Challenge:
Please give the listing again, word for word, with nothing left out.

Provided data:
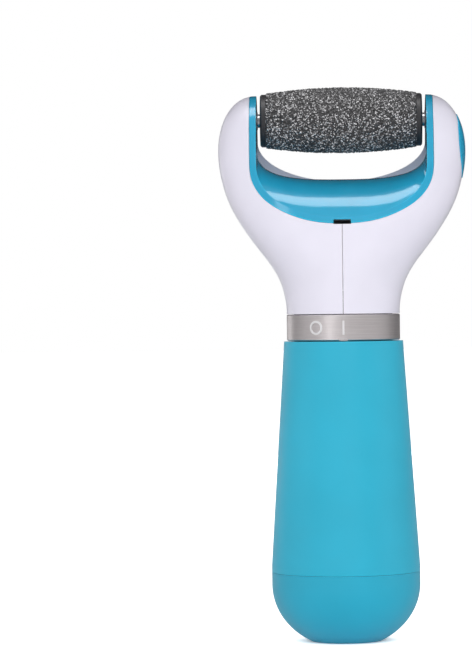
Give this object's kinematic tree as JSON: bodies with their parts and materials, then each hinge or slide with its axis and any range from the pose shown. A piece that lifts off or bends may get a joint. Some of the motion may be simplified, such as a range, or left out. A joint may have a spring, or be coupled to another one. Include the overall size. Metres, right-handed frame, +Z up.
{
  "type": "electric callus remover",
  "caption": "Battery handpiece with a motor-driven abrasive roller held in a forked head, a rotary switch ring and a twist-off battery cover.",
  "frame": {"origin": "centre of the flat base of the battery cover", "axes": "+Z up the handle to the roller, +X towards the arm with the release button, -Y towards the switch marks"},
  "size_m": [0.0761, 0.0456, 0.1702],
  "materials": {
    "shell_white": "satin white moulding",
    "liner_blue": "glossy blue moulding",
    "grip_blue": "soft-touch blue",
    "cover_blue": "soft-touch blue",
    "button_blue": "satin blue",
    "ring_metal": "satin",
    "abrasive": "coarse grit",
    "dark_plastic": "moulded",
    "core_plastic": "moulded",
    "steel": "ground",
    "bush_plastic": "self-lubricating",
    "gear_plastic": "moulded acetal",
    "frame_plastic": "moulded",
    "brass": "plain",
    "copper_core": "laminated core, lacquered windings",
    "board_green": "circuit board",
    "wire_red": "insulation",
    "wire_black": "insulation",
    "cell_sleeve": "printed sleeve, plain",
    "spring_steel": "spring wire"
  },
  "bodies": {
    "handpiece": {"head_shell_left": "shell_white", "head_shell_right": "shell_white", "fork_liner": "liner_blue", "liner_screws": "steel", "spindle_bush": "bush_plastic", "idle_pin_bush": "bush_plastic", "rocker_pivot_pin": "steel", "gear_axles": "steel", "gear_plate": "frame_plastic", "motor_can": "steel", "motor_end_bell": "dark_plastic", "motor_terminals": "brass", "motor_cradle": "frame_plastic", "motor_lead_red": "wire_red", "motor_lead_black": "wire_black", "button_springs": "spring_steel", "chassis_tube": "frame_plastic", "switch_board": "board_green", "battery_lead_red": "wire_red", "battery_lead_black": "wire_black", "handle_shell": "grip_blue", "battery_holder": "dark_plastic", "frame_screws": "steel", "aa_cells": "cell_sleeve", "upper_contacts": "brass", "upper_contact_springs": "spring_steel", "contact_carrier": "dark_plastic", "lower_contacts": "brass", "lower_contact_springs": "spring_steel"},
    "roller": {"abrasive_sleeve": "abrasive", "roller_core": "core_plastic", "drive_end_cap": "dark_plastic", "idle_end_cap": "dark_plastic"},
    "spindle": {"drive_spindle": "steel", "spindle_gear": "gear_plastic"},
    "idler": {"idler_gear": "gear_plastic"},
    "compound": {"compound_gear": "gear_plastic"},
    "rotor": {"pinion_gear": "brass", "motor_shaft": "steel", "motor_armature": "copper_core"},
    "button": {"release_button": "button_blue"},
    "rocker": {"rocker_lever": "frame_plastic"},
    "pin": {"idle_pin": "steel"},
    "ring": {"switch_ring": "ring_metal", "switch_wiper": "dark_plastic"},
    "cover": {"battery_cover": "cover_blue"}
  },
  "joints": [
    {"name": "roller_spin", "type": "hinge", "parent": "handpiece", "child": "roller", "pos_m": [0, 0, 0.16], "axis": [1, 0, 0], "continuous": true},
    {"name": "spindle_spin", "type": "hinge", "parent": "handpiece", "child": "spindle", "pos_m": [-0.029, 0, 0.16], "axis": [1, 0, 0], "continuous": true},
    {"name": "idler_spin", "type": "hinge", "parent": "handpiece", "child": "idler", "pos_m": [-0.0292, 0.00024, 0.14875], "axis": [1, 0, 0], "continuous": true},
    {"name": "compound_spin", "type": "hinge", "parent": "handpiece", "child": "compound", "pos_m": [-0.028, 0.00405, 0.1379], "axis": [1, 0, 0], "continuous": true},
    {"name": "rotor_spin", "type": "hinge", "parent": "handpiece", "child": "rotor", "pos_m": [0, 0, 0.131], "axis": [1, 0, 0], "continuous": true},
    {"name": "button_press", "type": "slide", "parent": "handpiece", "child": "button", "axis": [-1, 0, 0], "range_m": [0, 0.0015], "stiffness_N_per_m": 900, "deforming": ["button_springs"]},
    {"name": "rocker_tilt", "type": "hinge", "parent": "handpiece", "child": "rocker", "pos_m": [0.031, 0, 0.151], "axis": [0, 1, 0], "range_deg": [0, 13.3]},
    {"name": "pin_retract", "type": "slide", "parent": "handpiece", "child": "pin", "axis": [1, 0, 0], "range_m": [0, 0.0021]},
    {"name": "ring_turn", "type": "hinge", "parent": "handpiece", "child": "ring", "pos_m": [0, 0, 0.09635], "axis": [0, 0, 1], "range_deg": [0, 28.5]},
    {"name": "cover_twist", "type": "hinge", "parent": "handpiece", "child": "cover", "pos_m": [0, 0, 0.02], "axis": [0, 0, 1], "range_deg": [0, 20]}
  ],
  "couplings": [
    {"joint": "spindle_spin", "follows": "roller_spin", "ratio": 1},
    {"joint": "idler_spin", "follows": "roller_spin", "ratio": -0.40625},
    {"joint": "compound_spin", "follows": "roller_spin", "ratio": 0.92857},
    {"joint": "rotor_spin", "follows": "roller_spin", "ratio": -2.0429},
    {"joint": "rocker_tilt", "follows": "button_press", "rad_per_m": 153.85},
    {"joint": "pin_retract", "follows": "button_press", "ratio": 1.3846}
  ]
}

Completed exercise:
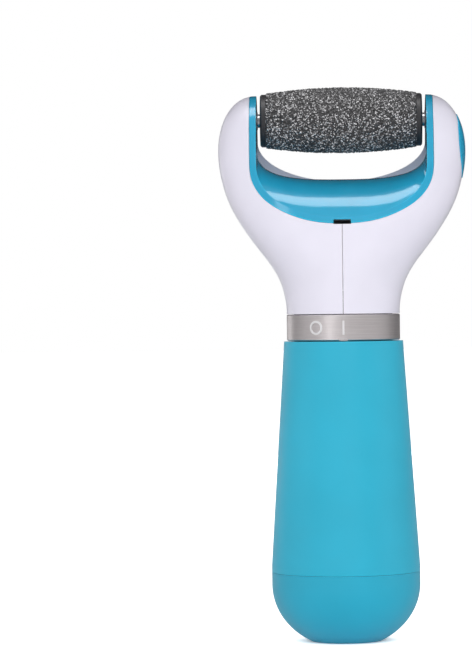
Give this object's kinematic tree as JSON: bodies with their parts and materials, then each hinge or slide with its axis and any range from the pose shown. A piece that lifts off or bends may get a joint. Some of the motion may be simplified, such as a range, or left out. A joint may have a spring, or be coupled to another one. Include the overall size. Metres, right-handed frame, +Z up.
{
  "type": "electric callus remover",
  "caption": "Battery handpiece with a motor-driven abrasive roller held in a forked head, a rotary switch ring and a twist-off battery cover.",
  "frame": {"origin": "centre of the flat base of the battery cover", "axes": "+Z up the handle to the roller, +X towards the arm with the release button, -Y towards the switch marks"},
  "size_m": [0.0761, 0.0456, 0.1702],
  "materials": {
    "shell_white": "satin white moulding",
    "liner_blue": "glossy blue moulding",
    "grip_blue": "soft-touch blue",
    "cover_blue": "soft-touch blue",
    "button_blue": "satin blue",
    "ring_metal": "satin",
    "abrasive": "coarse grit",
    "dark_plastic": "moulded",
    "core_plastic": "moulded",
    "steel": "ground",
    "bush_plastic": "self-lubricating",
    "gear_plastic": "moulded acetal",
    "frame_plastic": "moulded",
    "brass": "plain",
    "copper_core": "laminated core, lacquered windings",
    "board_green": "circuit board",
    "wire_red": "insulation",
    "wire_black": "insulation",
    "cell_sleeve": "printed sleeve, plain",
    "spring_steel": "spring wire"
  },
  "bodies": {
    "handpiece": {"head_shell_left": "shell_white", "head_shell_right": "shell_white", "fork_liner": "liner_blue", "liner_screws": "steel", "spindle_bush": "bush_plastic", "idle_pin_bush": "bush_plastic", "rocker_pivot_pin": "steel", "gear_axles": "steel", "gear_plate": "frame_plastic", "motor_can": "steel", "motor_end_bell": "dark_plastic", "motor_terminals": "brass", "motor_cradle": "frame_plastic", "motor_lead_red": "wire_red", "motor_lead_black": "wire_black", "button_springs": "spring_steel", "chassis_tube": "frame_plastic", "switch_board": "board_green", "battery_lead_red": "wire_red", "battery_lead_black": "wire_black", "handle_shell": "grip_blue", "battery_holder": "dark_plastic", "frame_screws": "steel", "aa_cells": "cell_sleeve", "upper_contacts": "brass", "upper_contact_springs": "spring_steel", "contact_carrier": "dark_plastic", "lower_contacts": "brass", "lower_contact_springs": "spring_steel"},
    "roller": {"abrasive_sleeve": "abrasive", "roller_core": "core_plastic", "drive_end_cap": "dark_plastic", "idle_end_cap": "dark_plastic"},
    "spindle": {"drive_spindle": "steel", "spindle_gear": "gear_plastic"},
    "idler": {"idler_gear": "gear_plastic"},
    "compound": {"compound_gear": "gear_plastic"},
    "rotor": {"pinion_gear": "brass", "motor_shaft": "steel", "motor_armature": "copper_core"},
    "button": {"release_button": "button_blue"},
    "rocker": {"rocker_lever": "frame_plastic"},
    "pin": {"idle_pin": "steel"},
    "ring": {"switch_ring": "ring_metal", "switch_wiper": "dark_plastic"},
    "cover": {"battery_cover": "cover_blue"}
  },
  "joints": [
    {"name": "roller_spin", "type": "hinge", "parent": "handpiece", "child": "roller", "pos_m": [0, 0, 0.16], "axis": [1, 0, 0], "continuous": true},
    {"name": "spindle_spin", "type": "hinge", "parent": "handpiece", "child": "spindle", "pos_m": [-0.029, 0, 0.16], "axis": [1, 0, 0], "continuous": true},
    {"name": "idler_spin", "type": "hinge", "parent": "handpiece", "child": "idler", "pos_m": [-0.0292, 0.00024, 0.14875], "axis": [1, 0, 0], "continuous": true},
    {"name": "compound_spin", "type": "hinge", "parent": "handpiece", "child": "compound", "pos_m": [-0.028, 0.00405, 0.1379], "axis": [1, 0, 0], "continuous": true},
    {"name": "rotor_spin", "type": "hinge", "parent": "handpiece", "child": "rotor", "pos_m": [0, 0, 0.131], "axis": [1, 0, 0], "continuous": true},
    {"name": "button_press", "type": "slide", "parent": "handpiece", "child": "button", "axis": [-1, 0, 0], "range_m": [0, 0.0015], "stiffness_N_per_m": 900, "deforming": ["button_springs"]},
    {"name": "rocker_tilt", "type": "hinge", "parent": "handpiece", "child": "rocker", "pos_m": [0.031, 0, 0.151], "axis": [0, 1, 0], "range_deg": [0, 13.3]},
    {"name": "pin_retract", "type": "slide", "parent": "handpiece", "child": "pin", "axis": [1, 0, 0], "range_m": [0, 0.0021]},
    {"name": "ring_turn", "type": "hinge", "parent": "handpiece", "child": "ring", "pos_m": [0, 0, 0.09635], "axis": [0, 0, 1], "range_deg": [0, 28.5]},
    {"name": "cover_twist", "type": "hinge", "parent": "handpiece", "child": "cover", "pos_m": [0, 0, 0.02], "axis": [0, 0, 1], "range_deg": [0, 20]}
  ],
  "couplings": [
    {"joint": "spindle_spin", "follows": "roller_spin", "ratio": 1},
    {"joint": "idler_spin", "follows": "roller_spin", "ratio": -0.40625},
    {"joint": "compound_spin", "follows": "roller_spin", "ratio": 0.92857},
    {"joint": "rotor_spin", "follows": "roller_spin", "ratio": -2.0429},
    {"joint": "rocker_tilt", "follows": "button_press", "rad_per_m": 153.85},
    {"joint": "pin_retract", "follows": "button_press", "ratio": 1.3846}
  ]
}